Today, Americans are rallying at the White House to deliver a citizen citation to President Donald Trump for rolling back fuel economy standards that are working to protect human health and the environment.  

Despite the many dangers of rolling back these standards, from global warming to negative public health effects, the Trump administration is once again going the wrong way on clean cars.

President Trump is meeting today with the CEOs of major automakers to discuss his administration’s plans to significantly weaken America’s clean car standards. The meeting comes on the heels of last week’s lawsuit filed by the attorneys general in 17 states and Washington, D.C. against the Environmental Protection Agency after EPA Administrator Scott Pruitt announced his plans to weaken the standards.

“Rolling back America’s clean car standards is a massive blow to human health and the environment, and it takes us in the wrong direction,” said Andrea McGimsey, Senior Director of Global Warming Solutions for Environment America. “President Trump and the EPA should work with California, the automakers and other interested parties to continue going forward, not backward on clean cars.”

If fully phased in, the clean car standards are projected to save 6 billion metric tons of carbon pollution and 12 billion barrels of oil by 2025.

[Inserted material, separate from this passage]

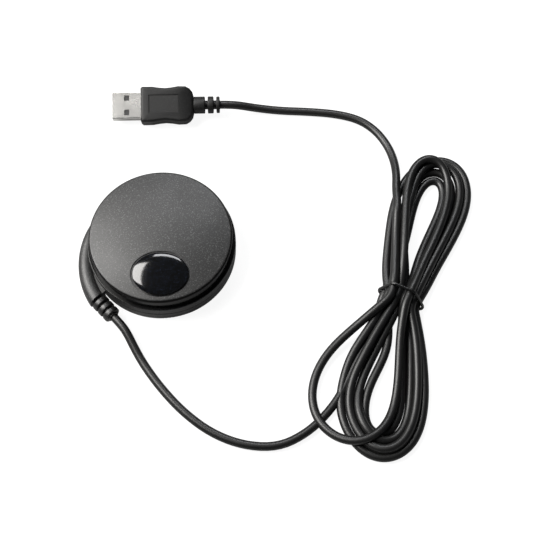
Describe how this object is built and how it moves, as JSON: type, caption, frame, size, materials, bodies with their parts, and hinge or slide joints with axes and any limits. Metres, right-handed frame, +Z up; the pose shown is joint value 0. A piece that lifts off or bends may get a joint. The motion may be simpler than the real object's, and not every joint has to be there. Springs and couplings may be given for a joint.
{
  "type": "gps receiver puck with usb cable",
  "caption": "Round black GPS receiver puck on a magnetic base, with a side cable outlet and a thin USB cable gathered in a tied hank.",
  "frame": {"origin": "middle of the underside of the magnetic base, on the axis of the round puck", "axes": "+Z up out of the dome along the puck's axis; -Y towards the edge with the oval badge; the cable outlet is at -X and the tied cable lies at +X"},
  "size_m": [0.1674, 0.1701, 0.0197],
  "materials": {
    "case_plastic": "moulded charcoal polycarbonate with a fine even texture",
    "base_plastic": "moulded charcoal plastic",
    "pad_rubber": "thin black friction sheet",
    "magnet_ceramic": "sintered ferrite",
    "plated_steel": "zinc plated steel",
    "label_paper": "blank silver label",
    "brass_insert": "turned brass",
    "seal_rubber": "soft seal",
    "badge_gloss": "high gloss black lens",
    "board_laminate": "green solder mask",
    "antenna_ceramic": "fired dielectric ceramic",
    "silver_plate": "fired silver",
    "tinned_steel": "tinned sheet",
    "chip_resin": "black moulding resin",
    "capacitor_body": "fired chip capacitor",
    "connector_white": "natural nylon",
    "wire_jacket": "thin insulated wire",
    "relief_rubber": "satin black elastomer",
    "cable_jacket": "satin black jacket",
    "tie_plastic": "glossy black twist tie",
    "nickel_plate": "bright nickel plated shell",
    "plug_insulator": "black plastic tongue of the plug",
    "gold_plate": "gold flashed contacts",
    "plug_rubber": "matte dark overmould"
  },
  "bodies": {
    "magnet_base": {"base_shell": "base_plastic", "base_friction_pad": "pad_rubber", "ring_magnet": "magnet_ceramic", "magnet_back_plate": "plated_steel", "base_screw": "plated_steel"},
    "receiver": {"lower_housing": "case_plastic", "top_cover": "case_plastic", "blank_label": "label_paper", "mounting_insert": "brass_insert", "case_gasket": "seal_rubber", "badge_film": "seal_rubber", "badge": "badge_gloss", "circuit_board": "board_laminate", "antenna_pad": "seal_rubber", "patch_antenna": "antenna_ceramic", "antenna_electrode": "silver_plate", "feed_pin": "brass_insert", "rf_shield": "tinned_steel", "receiver_chip": "chip_resin", "saw_filter": "tinned_steel", "low_noise_amplifier": "chip_resin", "reference_oscillator": "tinned_steel", "usb_interface_chip": "chip_resin", "voltage_regulator": "chip_resin", "flash_memory": "chip_resin", "backup_cell": "tinned_steel", "chip_capacitors": "capacitor_body", "case_screws": "plated_steel", "cable_header": "connector_white", "header_plug": "connector_white", "lead_wires": "wire_jacket", "puck_strain_relief": "relief_rubber", "puck_cord": "cable_jacket", "cord_hank": "cable_jacket", "plug_cord": "cable_jacket", "twist_tie": "tie_plastic", "usb_shell": "nickel_plate", "usb_tongue": "plug_insulator", "usb_contacts": "gold_plate", "usb_overmould": "plug_rubber", "usb_wire_block": "connector_white", "plug_strain_relief": "plug_rubber"}
  },
  "joints": [
    {"name": "receiver_lift", "type": "slide", "parent": "magnet_base", "child": "receiver", "axis": [0, 0, 1], "range_m": [0, 0.025]}
  ]
}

In January of 2017, the EPA concluded that America’s clean car standards were working and achievable, and should not be weakened. But now, without any change in the facts, the current administration is reversing that decision, ignoring the overwhelming evidence that supports keeping the standards in place.

The American public supports cleaner cars and wants to keep moving forward. Nearly 7 in 10 Americans want current fuel efficiency standards to remain in place, and we’ve seen tens of thousands of citizens and hundreds of health experts voice their support for cleaner cars.

“It’s past time to clean up our transportation sector, the nation’s largest source of carbon pollution. We need to move forward to clean up our cars, not pull a U-turn on the progress we are set to achieve,” said McGimsey.